§ Directions for this task: Stop after the line with "settle(film, name, material)": repeat exactly every line before it, beginning with the first, and that line itself.

§ Data lines:
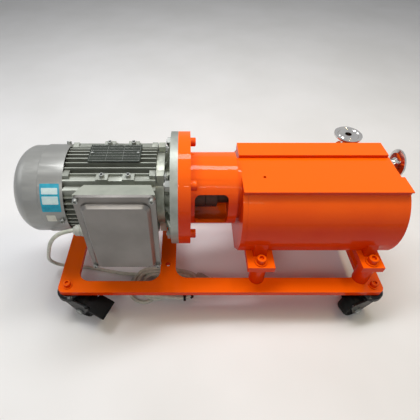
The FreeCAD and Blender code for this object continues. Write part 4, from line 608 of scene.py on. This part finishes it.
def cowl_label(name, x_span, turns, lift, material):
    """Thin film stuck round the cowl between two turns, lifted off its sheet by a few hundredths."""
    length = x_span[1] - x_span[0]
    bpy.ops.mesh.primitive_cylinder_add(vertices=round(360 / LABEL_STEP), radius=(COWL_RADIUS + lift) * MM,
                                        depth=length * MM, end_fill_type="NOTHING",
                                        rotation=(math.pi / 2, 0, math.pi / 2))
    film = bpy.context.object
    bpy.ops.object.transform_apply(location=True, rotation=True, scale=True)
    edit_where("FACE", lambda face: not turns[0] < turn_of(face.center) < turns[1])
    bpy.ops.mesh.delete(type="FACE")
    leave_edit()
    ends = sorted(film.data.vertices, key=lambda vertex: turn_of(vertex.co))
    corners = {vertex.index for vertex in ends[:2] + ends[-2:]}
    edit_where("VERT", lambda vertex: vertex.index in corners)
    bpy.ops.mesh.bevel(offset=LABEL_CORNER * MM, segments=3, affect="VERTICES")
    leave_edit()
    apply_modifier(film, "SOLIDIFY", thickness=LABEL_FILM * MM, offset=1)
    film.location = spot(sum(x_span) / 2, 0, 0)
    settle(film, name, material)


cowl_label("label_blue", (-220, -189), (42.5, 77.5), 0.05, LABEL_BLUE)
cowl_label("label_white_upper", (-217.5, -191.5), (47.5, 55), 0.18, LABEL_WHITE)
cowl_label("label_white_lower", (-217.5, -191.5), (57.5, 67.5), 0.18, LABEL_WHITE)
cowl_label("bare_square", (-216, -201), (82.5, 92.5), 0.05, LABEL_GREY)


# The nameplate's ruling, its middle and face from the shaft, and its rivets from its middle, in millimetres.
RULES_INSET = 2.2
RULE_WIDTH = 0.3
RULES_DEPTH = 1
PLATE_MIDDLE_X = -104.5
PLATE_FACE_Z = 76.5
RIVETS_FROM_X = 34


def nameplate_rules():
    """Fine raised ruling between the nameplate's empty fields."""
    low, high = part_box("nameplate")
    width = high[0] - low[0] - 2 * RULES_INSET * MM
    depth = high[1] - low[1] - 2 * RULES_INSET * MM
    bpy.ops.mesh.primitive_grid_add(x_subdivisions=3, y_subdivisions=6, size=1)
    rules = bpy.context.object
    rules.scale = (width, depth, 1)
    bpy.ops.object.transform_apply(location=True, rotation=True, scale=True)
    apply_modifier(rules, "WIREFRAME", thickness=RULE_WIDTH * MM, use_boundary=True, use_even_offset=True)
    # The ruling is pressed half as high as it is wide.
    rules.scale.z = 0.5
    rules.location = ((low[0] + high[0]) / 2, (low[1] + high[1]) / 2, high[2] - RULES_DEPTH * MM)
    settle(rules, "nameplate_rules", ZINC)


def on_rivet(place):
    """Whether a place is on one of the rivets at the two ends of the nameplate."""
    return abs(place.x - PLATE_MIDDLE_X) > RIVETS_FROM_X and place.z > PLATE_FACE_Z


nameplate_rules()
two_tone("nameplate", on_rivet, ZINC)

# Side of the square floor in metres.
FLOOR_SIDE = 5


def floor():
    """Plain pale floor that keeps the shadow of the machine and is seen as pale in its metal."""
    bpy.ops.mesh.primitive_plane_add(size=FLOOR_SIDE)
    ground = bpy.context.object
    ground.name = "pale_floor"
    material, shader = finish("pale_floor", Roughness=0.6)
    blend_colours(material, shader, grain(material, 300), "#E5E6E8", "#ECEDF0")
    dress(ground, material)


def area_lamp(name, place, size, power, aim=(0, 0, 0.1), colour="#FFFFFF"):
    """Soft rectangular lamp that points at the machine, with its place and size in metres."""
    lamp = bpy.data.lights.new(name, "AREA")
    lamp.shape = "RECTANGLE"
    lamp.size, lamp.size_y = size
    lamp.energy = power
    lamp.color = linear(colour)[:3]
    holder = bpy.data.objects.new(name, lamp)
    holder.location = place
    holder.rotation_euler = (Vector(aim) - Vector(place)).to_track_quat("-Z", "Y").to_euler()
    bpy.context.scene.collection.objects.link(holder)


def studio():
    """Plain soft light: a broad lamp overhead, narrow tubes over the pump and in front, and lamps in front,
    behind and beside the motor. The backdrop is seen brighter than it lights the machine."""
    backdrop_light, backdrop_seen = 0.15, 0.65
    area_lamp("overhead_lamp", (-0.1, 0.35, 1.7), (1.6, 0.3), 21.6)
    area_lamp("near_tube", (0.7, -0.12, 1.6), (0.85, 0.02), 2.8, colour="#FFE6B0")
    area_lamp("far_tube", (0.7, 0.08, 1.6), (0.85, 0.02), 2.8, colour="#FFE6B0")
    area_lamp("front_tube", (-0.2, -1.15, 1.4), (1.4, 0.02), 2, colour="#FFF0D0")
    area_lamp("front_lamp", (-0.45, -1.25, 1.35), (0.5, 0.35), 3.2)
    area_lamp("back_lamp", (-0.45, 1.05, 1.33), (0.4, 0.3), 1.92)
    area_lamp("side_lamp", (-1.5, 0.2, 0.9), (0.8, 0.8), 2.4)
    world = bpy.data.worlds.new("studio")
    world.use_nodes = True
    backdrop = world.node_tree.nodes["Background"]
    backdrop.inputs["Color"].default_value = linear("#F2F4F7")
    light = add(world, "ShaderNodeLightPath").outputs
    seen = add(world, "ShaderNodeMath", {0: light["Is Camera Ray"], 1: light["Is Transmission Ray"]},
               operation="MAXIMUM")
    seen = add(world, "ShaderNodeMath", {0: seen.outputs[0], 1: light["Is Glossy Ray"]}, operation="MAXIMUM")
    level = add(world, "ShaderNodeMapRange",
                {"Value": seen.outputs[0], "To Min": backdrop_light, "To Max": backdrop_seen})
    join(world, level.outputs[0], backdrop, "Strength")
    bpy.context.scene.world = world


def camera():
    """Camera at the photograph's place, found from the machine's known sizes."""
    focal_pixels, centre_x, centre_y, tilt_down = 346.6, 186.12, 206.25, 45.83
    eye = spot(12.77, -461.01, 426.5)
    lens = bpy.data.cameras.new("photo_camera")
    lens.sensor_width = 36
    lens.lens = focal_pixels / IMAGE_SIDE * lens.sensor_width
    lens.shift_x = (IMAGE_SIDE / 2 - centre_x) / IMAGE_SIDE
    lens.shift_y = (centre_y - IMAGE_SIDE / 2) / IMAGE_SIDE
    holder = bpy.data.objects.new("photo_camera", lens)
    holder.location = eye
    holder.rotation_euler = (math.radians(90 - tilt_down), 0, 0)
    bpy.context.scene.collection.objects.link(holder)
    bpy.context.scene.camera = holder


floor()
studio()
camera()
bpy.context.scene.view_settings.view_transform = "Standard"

§ Result of the exercise:
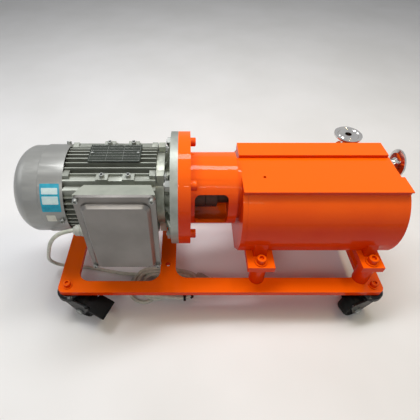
The FreeCAD and Blender code for this object continues. Write part 4, from line 608 of scene.py on. This part finishes it.
def cowl_label(name, x_span, turns, lift, material):
    """Thin film stuck round the cowl between two turns, lifted off its sheet by a few hundredths."""
    length = x_span[1] - x_span[0]
    bpy.ops.mesh.primitive_cylinder_add(vertices=round(360 / LABEL_STEP), radius=(COWL_RADIUS + lift) * MM,
                                        depth=length * MM, end_fill_type="NOTHING",
                                        rotation=(math.pi / 2, 0, math.pi / 2))
    film = bpy.context.object
    bpy.ops.object.transform_apply(location=True, rotation=True, scale=True)
    edit_where("FACE", lambda face: not turns[0] < turn_of(face.center) < turns[1])
    bpy.ops.mesh.delete(type="FACE")
    leave_edit()
    ends = sorted(film.data.vertices, key=lambda vertex: turn_of(vertex.co))
    corners = {vertex.index for vertex in ends[:2] + ends[-2:]}
    edit_where("VERT", lambda vertex: vertex.index in corners)
    bpy.ops.mesh.bevel(offset=LABEL_CORNER * MM, segments=3, affect="VERTICES")
    leave_edit()
    apply_modifier(film, "SOLIDIFY", thickness=LABEL_FILM * MM, offset=1)
    film.location = spot(sum(x_span) / 2, 0, 0)
    settle(film, name, material)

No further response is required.